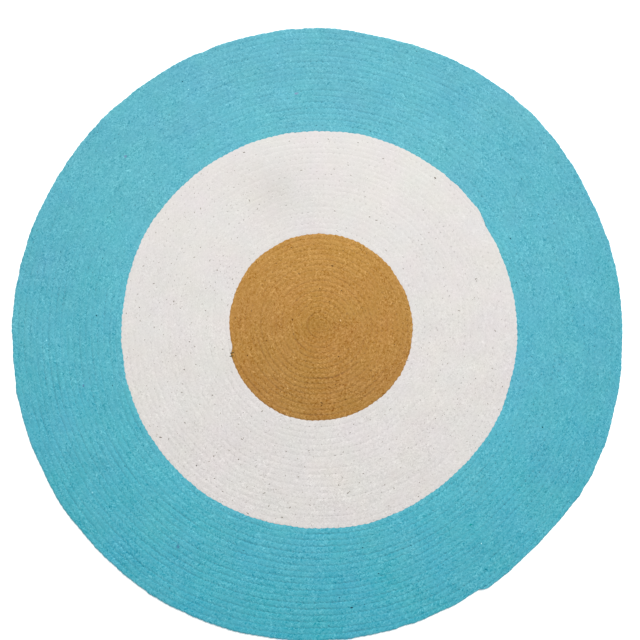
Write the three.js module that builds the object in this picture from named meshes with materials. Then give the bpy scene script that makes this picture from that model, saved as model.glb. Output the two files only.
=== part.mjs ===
// Round rug of plaited cotton cord. One cord in three colours is wound flat from the centre,
// clockwise seen from above, and each turn is sewn to the one inside it. Each colour is a length
// of cord of its own, so the rug is three flat coils, nested: a disc, a ring round it, and a ring
// round that. Each coil is drawn here as one solid of its wound form; its turns lie edge to edge
// and leave no room between them.
//
// Millimetres, +Z up. The rug lies flat with its underside on Z = 0 and the centre of the coil
// at the origin. Directions are degrees anticlockwise from +X, seen from above.
import * as THREE from "three";

// ---- driving dimensions ----

const THICKNESS = 8; // of the cord as it lies, and so of the rug
const COIL_GAP = 0.32; // between one colour and the next
const START_AT = 159; // direction in which the cord sets off from the centre
const STATION_STEP = 4; // degrees between sections
const SQUEEZE_SPAN = 0.08; // share of a turn over which a cord narrows toward its end

// The three lengths of cord, from the centre out.
// mean_radius: of the coil's outer edge. whole_turns and end_at: it makes that many whole turns,
// and then goes on to the direction end_at. taper: length over which its end is drawn down and
// sewn in. squeeze: share of the cord's width lost on each side of the end.
const COILS = [
  {
    name: "centre_coil",
    color: 0xb78748,
    mean_radius: 137.1,
    whole_turns: 17,
    end_at: -165,
    taper: 12,
    squeeze: 0.18,
  },
  {
    name: "middle_coil",
    color: 0xe2deda,
    mean_radius: 292.4,
    whole_turns: 18,
    end_at: 33.5,
    taper: 28,
    squeeze: 0.27,
  },
  {
    name: "outer_coil",
    color: 0x5cb3c4,
    mean_radius: 450,
    whole_turns: 18,
    end_at: -58,
    taper: 12,
    squeeze: 0.18,
  },
];

// The rug is sewn by hand, so no edge is a true spiral. A row gives, for one direction, how far
// each coil's outer edge lies outside (+) or inside (-) the even one.
const HAND_WOUND = [
  // at, centre, middle, outer
  [0, -0.2, 2.2, -3.0],
  [15, -0.5, 1.2, -2.3],
  [30, -0.5, -0.6, -1.6],
  [45, 0.7, -1.0, 2.6],
  [60, 1.4, -1.9, 1.5],
  [75, 2.6, -1.6, -1.8],
  [90, 2.8, -2.3, 1.6],
  [105, 3.5, -1.8, 0.8],
  [120, 3.0, -2.4, -0.1],
  [135, 2.4, -2.5, -0.9],
  [150, 1.0, -1.6, -1.2],
  [165, 0.2, -3.7, 0.2],
  [180, -1.1, -3.1, 1.7],
  [195, -3.0, -1.0, 3.6],
  [210, -2.9, 0.8, 5.5],
  [225, -2.2, 1.3, 7.4],
  [240, -0.9, 2.1, 8.7],
  [255, -1.6, 1.0, 8.1],
  [270, -2.3, 1.6, 5.8],
  [285, -2.1, 2.8, 3.0],
  [300, -2.0, 1.3, -0.9],
  [315, -1.5, 1.1, -5.0],
  [330, -0.8, 2.9, 0.2],
  [345, -0.5, 2.7, -2.0],
].map(([at, centre, middle, outer]) => ({ at, edges: [centre, middle, outer] }));

// Half sections, from the underside to the top: how far in from the edge, and how high.
// The rim of the rug is the round side of its last turn. Where two colours meet, the two turns
// press flat against each other and only their corners are round.
const RIM = [
  { inset: 2.4, z: 0 },
  { inset: 0.8, z: 0.125 * THICKNESS },
  { inset: 0, z: 0.4 * THICKNESS },
  { inset: 0, z: 0.6 * THICKNESS },
  { inset: 0.8, z: 0.875 * THICKNESS },
  { inset: 2.4, z: THICKNESS },
];
const SEAM = [
  { inset: 0.9, z: 0 },
  { inset: 0, z: 0.2 * THICKNESS },
  { inset: 0, z: 0.8 * THICKNESS },
  { inset: 0.9, z: THICKNESS },
];

// ---- the wound edges ----

const wrap = (deg) => ((deg % 360) + 360) % 360;
const degrees = (radians) => (radians * 180) / Math.PI;
const radians = (deg) => (deg * Math.PI) / 180;

// The turns in each coil, and the pitch that they give it.
COILS.forEach((coil, i) => {
  const before = COILS[i - 1];
  const from = before ? before.end_at : START_AT;
  coil.turns = coil.whole_turns + wrap(from - coil.end_at) / 360;
  coil.pitch = (coil.mean_radius - (before ? before.mean_radius : 0)) / coil.turns;
});

// A smooth closed curve through the HAND_WOUND column of coil i.
function handWound(i, deg) {
  const n = HAND_WOUND.length,
    x = (wrap(deg) * n) / 360,
    k = Math.floor(x),
    u = x - k;
  const [a, b, c, d] = [-1, 0, 1, 2].map((j) => HAND_WOUND[(k + j + n) % n].edges[i]);
  return (
    b + 0.5 * u * (c - a + u * (2 * a - 5 * b + 4 * c - d + u * (3 * (b - c) + d - a)))
  );
}

// The outer edge of coil i without its end: it draws in by one pitch in a turn, seen
// anticlockwise from the end of the cord, and the cord is narrower near that end.
function spiralEdge(i, deg) {
  const { mean_radius, pitch, end_at, squeeze } = COILS[i];
  const gone = wrap(deg - end_at) / 360;
  const before = Math.max(0, 1 - gone / SQUEEZE_SPAN),
    after = Math.max(0, 1 - (1 - gone) / SQUEEZE_SPAN);
  return mean_radius + pitch * (0.5 - gone - squeeze * (before - after)) + handWound(i, deg);
}

// Half the angle that the end of coil i takes.
const halfEnd = (i) => degrees(COILS[i].taper / 2 / COILS[i].mean_radius);

// The outer edge of coil i: across the end of its cord it runs straight from one turn to the next.
function edgeRadius(i, deg) {
  const { end_at } = COILS[i],
    half = halfEnd(i),
    from_end = wrap(deg - end_at + 180) - 180;
  if (Math.abs(from_end) >= half - 1e-9) return spiralEdge(i, deg);
  const low = spiralEdge(i, end_at - half),
    high = spiralEdge(i, end_at + half);
  return low + ((high - low) * (from_end + half)) / (2 * half);
}

// The directions of the sections: even steps, and both sides of each cord's end.
const ends = COILS.flatMap((coil, i) => [
  wrap(coil.end_at - halfEnd(i)),
  wrap(coil.end_at + halfEnd(i)),
]);
const even = Array.from({ length: 360 / STATION_STEP }, (_, k) => k * STATION_STEP).filter(
  (deg) => ends.every((end) => Math.abs(wrap(deg - end + 180) - 180) > STATION_STEP / 3),
);
const STATIONS = [...even, ...ends].sort((a, b) => a - b);

// ---- the coils ----

// A closed ring, or a disc where there is no coil inside it: its section at each station runs up
// the outer edge and down the inner one, and the sections are joined all round.
function coilGeometry(i) {
  const last = i === COILS.length - 1,
    disc = i === 0;
  const outer = last ? RIM : SEAM;
  const section = (deg) => {
    const out = edgeRadius(i, deg) - (last ? 0 : COIL_GAP / 2);
    const up = outer.map(({ inset, z }) => [out - inset, z]);
    if (disc) return up;
    const inn = edgeRadius(i - 1, deg) + COIL_GAP / 2;
    return [...up, ...SEAM.map(({ inset, z }) => [inn + inset, z]).reverse()];
  };
  const positions = [],
    index = [],
    m = section(0).length,
    n = STATIONS.length;
  for (const deg of STATIONS)
    for (const [r, z] of section(deg))
      positions.push(r * Math.cos(radians(deg)), r * Math.sin(radians(deg)), z);
  for (let k = 0; k < n; k++) {
    const a = k * m,
      b = ((k + 1) % n) * m;
    for (let j = 0; j < (disc ? m - 1 : m); j++) {
      const j2 = (j + 1) % m;
      index.push(a + j, b + j, b + j2, a + j, b + j2, a + j2);
    }
  }
  if (disc) {
    const bottom = n * m,
      top = bottom + 1;
    positions.push(0, 0, 0, 0, 0, THICKNESS);
    for (let k = 0; k < n; k++) {
      const a = k * m,
        b = ((k + 1) % n) * m;
      index.push(bottom, b, a, top, a + m - 1, b + m - 1);
    }
  }
  const geometry = new THREE.BufferGeometry();
  geometry.setAttribute("position", new THREE.Float32BufferAttribute(positions, 3));
  geometry.setIndex(index);
  geometry.computeVertexNormals();
  return geometry;
}

// ---- the rug ----

const rug = new THREE.Group();
rug.name = "rug";
COILS.forEach((coil, i) => {
  const material = new THREE.MeshStandardMaterial({
    color: coil.color,
    roughness: 0.95,
    metalness: 0,
  });
  const mesh = new THREE.Mesh(coilGeometry(i), material);
  mesh.name = coil.name;
  rug.add(mesh);
});

export default rug;
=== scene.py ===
import math

import bpy
import numpy as np
from mathutils import Matrix, Vector


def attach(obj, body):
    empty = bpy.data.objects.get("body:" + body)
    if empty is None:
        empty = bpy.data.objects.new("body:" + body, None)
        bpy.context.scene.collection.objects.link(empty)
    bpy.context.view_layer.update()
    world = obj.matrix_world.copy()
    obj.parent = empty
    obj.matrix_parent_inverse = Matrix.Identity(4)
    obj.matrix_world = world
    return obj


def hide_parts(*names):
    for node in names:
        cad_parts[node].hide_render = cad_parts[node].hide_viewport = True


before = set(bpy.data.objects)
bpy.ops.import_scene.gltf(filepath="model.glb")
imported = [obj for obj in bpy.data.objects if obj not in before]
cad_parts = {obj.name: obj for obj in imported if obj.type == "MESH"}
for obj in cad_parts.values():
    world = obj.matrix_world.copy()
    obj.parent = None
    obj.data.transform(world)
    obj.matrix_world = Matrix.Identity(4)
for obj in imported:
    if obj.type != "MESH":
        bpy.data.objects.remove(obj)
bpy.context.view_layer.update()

# A round rug of plaited cotton cord, wound flat from the centre and sewn turn to turn. The cord is
# modelled as it is: one closed plait for each run of cord, its lobes staggered left and right of
# a zigzag middle, each turn pressed against the next. Metres, +Z up, underside at Z = 0.
#
# A place on the rug is given by rho, the number of turns out from the centre (whole and part), and
# by deg, its direction anticlockwise from +X. The cord at turn t lies in the direction
# START_AT - 360 t, between rho = t - 0.5 and rho = t + 0.5.

MM = 0.001
THICKNESS = 8 * MM
START_AT = 159
SQUEEZE_SPAN = 0.08

COILS = [
    dict(name="centre", node="centre_coil", slot="mustard_cotton", mean_radius=137.1 * MM, whole_turns=17, end_at=-165, taper=16 * MM, squeeze=0.18, lobe=8.3 * MM, runs=1, relief=1.15, uneven=0.02, slack=0.22, tilt=0.16, scallop=0.11, rgb=(196, 148, 84)),
    dict(name="middle", node="middle_coil", slot="off_white_cotton", mean_radius=292.4 * MM, whole_turns=18, end_at=33.5, taper=40 * MM, squeeze=0.25, lobe=8.8 * MM, runs=2, relief=0.30, uneven=0.0, slack=0.0, tilt=0.12, scallop=0.10, rgb=(232, 229, 226)),
    dict(name="outer", node="outer_coil", slot="turquoise_cotton", mean_radius=450.0 * MM, whole_turns=18, end_at=-58, taper=16 * MM, squeeze=0.18, lobe=9.0 * MM, runs=3, relief=0.91, uneven=0.09, slack=0.15, tilt=0.10, scallop=0.11, rgb=(110, 194, 210)),
]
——
Stated task:
Transcribe precisely the lines between the one that contains "---- the rug" and the one that contains "if empty is", counting those two lines as part of the range.

Exercise solution:
// ---- the rug ----

const rug = new THREE.Group();
rug.name = "rug";
COILS.forEach((coil, i) => {
  const material = new THREE.MeshStandardMaterial({
    color: coil.color,
    roughness: 0.95,
    metalness: 0,
  });
  const mesh = new THREE.Mesh(coilGeometry(i), material);
  mesh.name = coil.name;
  rug.add(mesh);
});

export default rug;
=== scene.py ===
import math

import bpy
import numpy as np
from mathutils import Matrix, Vector


def attach(obj, body):
    empty = bpy.data.objects.get("body:" + body)
    if empty is None:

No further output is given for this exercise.